Num desses protestos, pedia o fim das rejeições de barcos com migrantes no Mediterrâneo, criticando com veemência algumas multinacionais que operam no continente africano: “Considero absurdo, injusto e inconcebível que há tantos anos a Itália e a Europa vendam armas no mundo inteiro, particularmente na África; não só isso, mas tantas multinacionais com interesses muito fortes, estão explorando injustamente os diversos países africanos, enriquecendo apenas 10% daquela nação, enquanto a grande maioria da população morre de fome”, criticou.
Estrangeiros em uma terra estrangeira
Suas palavras costumavam ser duras: “Lembremos que nós, italianos, também fomos imigrantes, nos períodos antes e depois da Primeira Guerra Mundial e no período da Segunda Guerra Mundial. Estamos espalhados por diferentes nações do mundo e, ainda hoje, nossos jovens terminam seus estudos e depois, não encontrando trabalho, emigram para o norte da Itália e Europa. E assim descobrimos que somos todos estrangeiros em uma terra estrangeira, diz o bom Deus, e somos todos irmãos e irmãs, não deve haver diferença entre as pessoas e entre as nações, ajudemo-nos uns aos outros”.
Irmão Biagio foi um trabalhador incansável em luta pela solução dos problemas provocados pelas desigualdades sociais, exploração e abandono dos mais fracos, sendo admirado por seu empenho em defender os necessitados e respeitado pelas opiniões firmes, que nunca deixou de expressar.

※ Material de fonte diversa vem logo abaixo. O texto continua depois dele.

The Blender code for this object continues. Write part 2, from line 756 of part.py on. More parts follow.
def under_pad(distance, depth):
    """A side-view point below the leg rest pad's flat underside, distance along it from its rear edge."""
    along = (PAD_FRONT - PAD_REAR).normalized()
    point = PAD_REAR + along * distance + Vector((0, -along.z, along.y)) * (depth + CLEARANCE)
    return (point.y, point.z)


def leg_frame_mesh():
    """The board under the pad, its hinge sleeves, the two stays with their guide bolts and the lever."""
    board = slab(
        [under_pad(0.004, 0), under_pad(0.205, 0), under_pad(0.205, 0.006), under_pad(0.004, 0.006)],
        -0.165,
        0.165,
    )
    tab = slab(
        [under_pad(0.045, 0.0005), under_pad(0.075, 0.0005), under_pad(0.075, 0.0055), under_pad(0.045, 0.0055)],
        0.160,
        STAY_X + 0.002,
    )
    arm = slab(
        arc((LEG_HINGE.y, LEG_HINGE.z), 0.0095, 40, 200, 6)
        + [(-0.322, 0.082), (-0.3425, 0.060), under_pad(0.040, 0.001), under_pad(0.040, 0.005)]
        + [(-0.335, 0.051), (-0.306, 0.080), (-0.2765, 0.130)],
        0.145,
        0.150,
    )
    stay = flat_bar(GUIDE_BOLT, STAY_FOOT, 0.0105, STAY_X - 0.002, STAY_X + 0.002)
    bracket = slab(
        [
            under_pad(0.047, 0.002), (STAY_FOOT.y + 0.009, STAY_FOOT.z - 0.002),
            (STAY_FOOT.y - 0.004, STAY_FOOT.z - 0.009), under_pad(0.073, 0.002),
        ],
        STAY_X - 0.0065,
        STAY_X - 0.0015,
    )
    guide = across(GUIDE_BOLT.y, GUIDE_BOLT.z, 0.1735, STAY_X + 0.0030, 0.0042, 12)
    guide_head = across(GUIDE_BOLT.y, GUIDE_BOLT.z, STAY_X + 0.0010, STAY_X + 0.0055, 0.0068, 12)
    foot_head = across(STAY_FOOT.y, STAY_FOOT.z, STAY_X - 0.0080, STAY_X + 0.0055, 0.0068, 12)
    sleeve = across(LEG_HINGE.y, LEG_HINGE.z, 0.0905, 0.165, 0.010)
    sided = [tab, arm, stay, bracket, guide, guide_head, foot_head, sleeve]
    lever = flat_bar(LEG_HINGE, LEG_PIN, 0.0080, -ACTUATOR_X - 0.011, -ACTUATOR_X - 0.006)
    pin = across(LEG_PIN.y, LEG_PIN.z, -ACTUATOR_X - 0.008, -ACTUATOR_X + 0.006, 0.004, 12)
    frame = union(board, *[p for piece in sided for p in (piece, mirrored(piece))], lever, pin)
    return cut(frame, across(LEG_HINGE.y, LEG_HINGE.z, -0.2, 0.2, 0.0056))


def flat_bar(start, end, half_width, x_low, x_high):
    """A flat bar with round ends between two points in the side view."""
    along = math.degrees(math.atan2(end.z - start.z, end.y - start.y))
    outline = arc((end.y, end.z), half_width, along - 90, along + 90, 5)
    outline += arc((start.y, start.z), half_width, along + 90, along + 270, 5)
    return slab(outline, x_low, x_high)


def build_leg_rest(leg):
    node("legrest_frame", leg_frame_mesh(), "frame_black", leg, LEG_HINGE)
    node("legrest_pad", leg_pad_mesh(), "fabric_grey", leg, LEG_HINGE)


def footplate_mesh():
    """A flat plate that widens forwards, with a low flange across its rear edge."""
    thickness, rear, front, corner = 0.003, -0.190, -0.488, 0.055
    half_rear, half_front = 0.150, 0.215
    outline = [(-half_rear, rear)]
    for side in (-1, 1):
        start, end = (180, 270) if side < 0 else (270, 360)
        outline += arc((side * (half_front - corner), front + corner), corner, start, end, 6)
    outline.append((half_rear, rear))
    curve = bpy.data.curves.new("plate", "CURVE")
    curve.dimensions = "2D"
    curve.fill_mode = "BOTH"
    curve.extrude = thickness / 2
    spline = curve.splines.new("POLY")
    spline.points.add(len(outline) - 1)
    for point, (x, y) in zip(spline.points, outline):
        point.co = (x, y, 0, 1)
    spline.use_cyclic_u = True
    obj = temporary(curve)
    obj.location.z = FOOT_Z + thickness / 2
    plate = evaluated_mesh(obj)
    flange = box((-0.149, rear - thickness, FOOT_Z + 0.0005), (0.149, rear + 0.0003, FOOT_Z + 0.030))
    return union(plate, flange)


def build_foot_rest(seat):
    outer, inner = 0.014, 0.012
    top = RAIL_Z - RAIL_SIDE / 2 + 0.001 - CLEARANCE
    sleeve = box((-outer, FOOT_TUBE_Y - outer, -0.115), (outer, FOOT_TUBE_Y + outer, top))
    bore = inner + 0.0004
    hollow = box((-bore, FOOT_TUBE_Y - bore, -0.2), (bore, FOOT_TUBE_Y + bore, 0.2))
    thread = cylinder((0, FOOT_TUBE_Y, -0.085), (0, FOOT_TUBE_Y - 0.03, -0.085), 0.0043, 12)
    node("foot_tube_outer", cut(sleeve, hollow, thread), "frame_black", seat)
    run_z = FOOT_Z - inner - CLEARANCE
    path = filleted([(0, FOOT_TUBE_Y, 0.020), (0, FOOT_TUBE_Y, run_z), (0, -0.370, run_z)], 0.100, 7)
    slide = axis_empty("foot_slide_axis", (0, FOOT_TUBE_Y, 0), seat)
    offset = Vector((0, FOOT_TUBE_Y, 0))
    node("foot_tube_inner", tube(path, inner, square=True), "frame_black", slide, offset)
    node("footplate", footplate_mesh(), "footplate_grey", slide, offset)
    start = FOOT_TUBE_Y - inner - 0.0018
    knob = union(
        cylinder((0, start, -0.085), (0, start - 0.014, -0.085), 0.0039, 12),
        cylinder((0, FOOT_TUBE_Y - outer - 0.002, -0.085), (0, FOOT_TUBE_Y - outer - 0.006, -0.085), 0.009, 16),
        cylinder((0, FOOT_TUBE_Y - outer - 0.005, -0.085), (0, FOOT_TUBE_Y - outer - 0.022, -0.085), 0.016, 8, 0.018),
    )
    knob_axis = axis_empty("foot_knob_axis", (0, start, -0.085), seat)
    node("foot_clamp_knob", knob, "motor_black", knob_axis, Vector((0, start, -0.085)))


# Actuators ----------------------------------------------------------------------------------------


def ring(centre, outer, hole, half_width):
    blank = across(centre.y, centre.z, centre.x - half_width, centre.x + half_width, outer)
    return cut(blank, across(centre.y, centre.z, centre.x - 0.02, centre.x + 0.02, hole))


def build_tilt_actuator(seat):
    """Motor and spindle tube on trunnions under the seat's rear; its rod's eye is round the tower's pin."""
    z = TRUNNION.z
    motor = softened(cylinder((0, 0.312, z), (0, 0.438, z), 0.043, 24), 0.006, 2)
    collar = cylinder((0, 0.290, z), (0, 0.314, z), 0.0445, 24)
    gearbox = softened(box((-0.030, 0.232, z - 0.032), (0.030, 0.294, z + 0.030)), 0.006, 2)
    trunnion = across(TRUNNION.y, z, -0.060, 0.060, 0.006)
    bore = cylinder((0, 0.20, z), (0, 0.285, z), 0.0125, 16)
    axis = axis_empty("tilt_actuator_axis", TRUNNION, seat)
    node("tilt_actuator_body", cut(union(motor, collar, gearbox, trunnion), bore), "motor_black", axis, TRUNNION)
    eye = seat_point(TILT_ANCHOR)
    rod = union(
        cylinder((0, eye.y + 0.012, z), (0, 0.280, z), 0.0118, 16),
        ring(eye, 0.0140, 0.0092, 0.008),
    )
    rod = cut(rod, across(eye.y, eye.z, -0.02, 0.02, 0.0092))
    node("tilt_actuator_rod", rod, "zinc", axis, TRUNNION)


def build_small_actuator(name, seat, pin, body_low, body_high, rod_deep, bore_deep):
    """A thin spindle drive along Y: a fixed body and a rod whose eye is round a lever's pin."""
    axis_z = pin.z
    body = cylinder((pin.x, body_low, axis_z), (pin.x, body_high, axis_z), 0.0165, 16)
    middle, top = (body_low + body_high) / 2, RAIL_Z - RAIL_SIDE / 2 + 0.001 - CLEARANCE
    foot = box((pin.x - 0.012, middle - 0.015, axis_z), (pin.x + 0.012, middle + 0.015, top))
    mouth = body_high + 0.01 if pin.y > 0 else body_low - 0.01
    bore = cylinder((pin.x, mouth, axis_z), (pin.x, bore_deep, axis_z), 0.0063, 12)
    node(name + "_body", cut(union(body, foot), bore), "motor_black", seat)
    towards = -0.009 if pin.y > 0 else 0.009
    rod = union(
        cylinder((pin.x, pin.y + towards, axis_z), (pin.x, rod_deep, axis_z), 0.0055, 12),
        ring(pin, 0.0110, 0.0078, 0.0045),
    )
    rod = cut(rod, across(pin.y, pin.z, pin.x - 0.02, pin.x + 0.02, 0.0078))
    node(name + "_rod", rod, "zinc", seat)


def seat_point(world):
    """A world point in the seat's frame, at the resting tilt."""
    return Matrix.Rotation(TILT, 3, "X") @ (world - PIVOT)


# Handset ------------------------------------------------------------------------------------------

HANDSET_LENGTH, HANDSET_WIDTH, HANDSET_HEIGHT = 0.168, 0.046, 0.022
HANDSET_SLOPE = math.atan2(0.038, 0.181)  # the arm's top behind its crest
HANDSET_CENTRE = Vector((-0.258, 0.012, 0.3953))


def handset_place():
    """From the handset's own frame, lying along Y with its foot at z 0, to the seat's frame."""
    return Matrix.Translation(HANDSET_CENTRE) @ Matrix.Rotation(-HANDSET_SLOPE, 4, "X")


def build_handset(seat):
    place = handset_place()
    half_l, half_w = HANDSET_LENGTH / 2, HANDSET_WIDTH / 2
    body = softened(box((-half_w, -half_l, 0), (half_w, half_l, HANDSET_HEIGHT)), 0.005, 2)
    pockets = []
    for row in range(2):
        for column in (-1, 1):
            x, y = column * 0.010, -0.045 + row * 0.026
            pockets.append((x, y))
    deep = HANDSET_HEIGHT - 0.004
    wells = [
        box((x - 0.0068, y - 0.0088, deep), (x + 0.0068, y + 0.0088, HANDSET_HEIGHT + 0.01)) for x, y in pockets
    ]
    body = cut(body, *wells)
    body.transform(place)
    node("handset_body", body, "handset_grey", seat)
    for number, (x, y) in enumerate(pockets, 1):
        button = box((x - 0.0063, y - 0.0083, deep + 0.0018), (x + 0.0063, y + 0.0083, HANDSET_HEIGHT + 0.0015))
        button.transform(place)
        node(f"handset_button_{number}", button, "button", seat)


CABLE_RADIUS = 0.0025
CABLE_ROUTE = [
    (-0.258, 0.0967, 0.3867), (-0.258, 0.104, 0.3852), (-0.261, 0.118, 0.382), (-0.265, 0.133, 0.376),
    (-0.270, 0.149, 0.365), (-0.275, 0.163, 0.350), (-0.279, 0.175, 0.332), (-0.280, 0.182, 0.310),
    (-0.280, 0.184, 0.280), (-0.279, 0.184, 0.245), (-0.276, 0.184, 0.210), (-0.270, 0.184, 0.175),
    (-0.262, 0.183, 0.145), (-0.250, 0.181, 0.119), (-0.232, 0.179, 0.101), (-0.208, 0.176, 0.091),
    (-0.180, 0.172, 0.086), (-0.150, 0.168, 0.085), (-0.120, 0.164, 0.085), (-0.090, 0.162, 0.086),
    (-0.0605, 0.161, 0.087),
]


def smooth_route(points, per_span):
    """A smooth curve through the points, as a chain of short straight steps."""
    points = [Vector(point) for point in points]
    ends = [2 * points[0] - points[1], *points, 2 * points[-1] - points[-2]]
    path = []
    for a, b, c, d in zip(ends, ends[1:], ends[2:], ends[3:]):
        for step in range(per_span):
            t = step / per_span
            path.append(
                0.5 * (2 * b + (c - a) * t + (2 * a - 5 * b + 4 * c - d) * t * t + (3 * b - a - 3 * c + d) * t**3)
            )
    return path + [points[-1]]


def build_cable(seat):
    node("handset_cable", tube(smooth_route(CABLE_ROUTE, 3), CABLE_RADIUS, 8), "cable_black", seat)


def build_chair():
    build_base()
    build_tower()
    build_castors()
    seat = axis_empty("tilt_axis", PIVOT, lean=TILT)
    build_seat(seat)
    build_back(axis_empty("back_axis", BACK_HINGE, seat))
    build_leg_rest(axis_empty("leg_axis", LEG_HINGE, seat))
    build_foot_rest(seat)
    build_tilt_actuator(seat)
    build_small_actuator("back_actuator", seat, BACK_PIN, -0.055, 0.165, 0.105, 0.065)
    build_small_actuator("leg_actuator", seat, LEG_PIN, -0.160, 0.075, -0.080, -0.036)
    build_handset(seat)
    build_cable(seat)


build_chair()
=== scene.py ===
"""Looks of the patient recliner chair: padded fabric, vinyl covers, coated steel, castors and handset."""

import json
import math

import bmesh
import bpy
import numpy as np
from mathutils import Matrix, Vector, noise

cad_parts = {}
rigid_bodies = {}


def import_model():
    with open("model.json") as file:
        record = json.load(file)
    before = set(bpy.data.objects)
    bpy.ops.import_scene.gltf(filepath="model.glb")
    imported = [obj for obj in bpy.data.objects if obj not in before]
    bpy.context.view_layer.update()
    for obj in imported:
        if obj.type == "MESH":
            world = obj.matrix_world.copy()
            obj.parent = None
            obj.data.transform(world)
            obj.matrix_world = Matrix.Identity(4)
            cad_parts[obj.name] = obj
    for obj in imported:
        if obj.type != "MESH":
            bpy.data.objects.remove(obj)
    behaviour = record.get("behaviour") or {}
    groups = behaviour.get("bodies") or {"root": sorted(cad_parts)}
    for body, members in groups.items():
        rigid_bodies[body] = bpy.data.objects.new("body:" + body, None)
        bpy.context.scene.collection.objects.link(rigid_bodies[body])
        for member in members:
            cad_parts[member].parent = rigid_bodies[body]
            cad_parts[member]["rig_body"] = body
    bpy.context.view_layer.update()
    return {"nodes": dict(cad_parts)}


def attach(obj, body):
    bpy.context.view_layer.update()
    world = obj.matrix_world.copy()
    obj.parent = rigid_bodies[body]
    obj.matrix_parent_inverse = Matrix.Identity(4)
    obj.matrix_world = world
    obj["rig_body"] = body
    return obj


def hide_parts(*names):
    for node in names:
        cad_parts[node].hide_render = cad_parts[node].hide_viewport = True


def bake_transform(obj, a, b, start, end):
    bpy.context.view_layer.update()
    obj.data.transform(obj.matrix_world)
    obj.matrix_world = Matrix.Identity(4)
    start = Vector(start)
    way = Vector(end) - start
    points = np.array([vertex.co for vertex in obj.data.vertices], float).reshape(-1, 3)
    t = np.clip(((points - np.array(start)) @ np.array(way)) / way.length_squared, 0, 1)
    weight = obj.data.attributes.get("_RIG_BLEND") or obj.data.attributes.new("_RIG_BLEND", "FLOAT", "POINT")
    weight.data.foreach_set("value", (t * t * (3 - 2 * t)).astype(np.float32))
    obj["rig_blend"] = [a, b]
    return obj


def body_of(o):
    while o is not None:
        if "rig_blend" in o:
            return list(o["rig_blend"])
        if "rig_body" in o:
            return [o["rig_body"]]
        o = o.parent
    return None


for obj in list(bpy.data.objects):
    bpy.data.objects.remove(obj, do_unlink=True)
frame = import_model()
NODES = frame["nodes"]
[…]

Em um comunicado – considerado por alguns como sua carta de despedida – , escrito em 2021, quando afastou-se de suas atividades na Missão para um longo retiro, Irmão Biagio escreveu: “Agora chega. Com todo esse mal de viver, alteramos e transformamos o ser humano em objeto descartável – nos usamos e nos descartamos, viramos lixo, como fotocópias. Atropelamos a vida, o papel do homem e da mulher, reviramos e ofendemos os sexos, a dignidade e o respeito dos homens e das mulheres. Cuidado porque estamos produzindo novos ídolos, monstros terríveis, violências sobre violências, homicídios atrozes e opressão, em breve nos devoraremos uns aos outros.”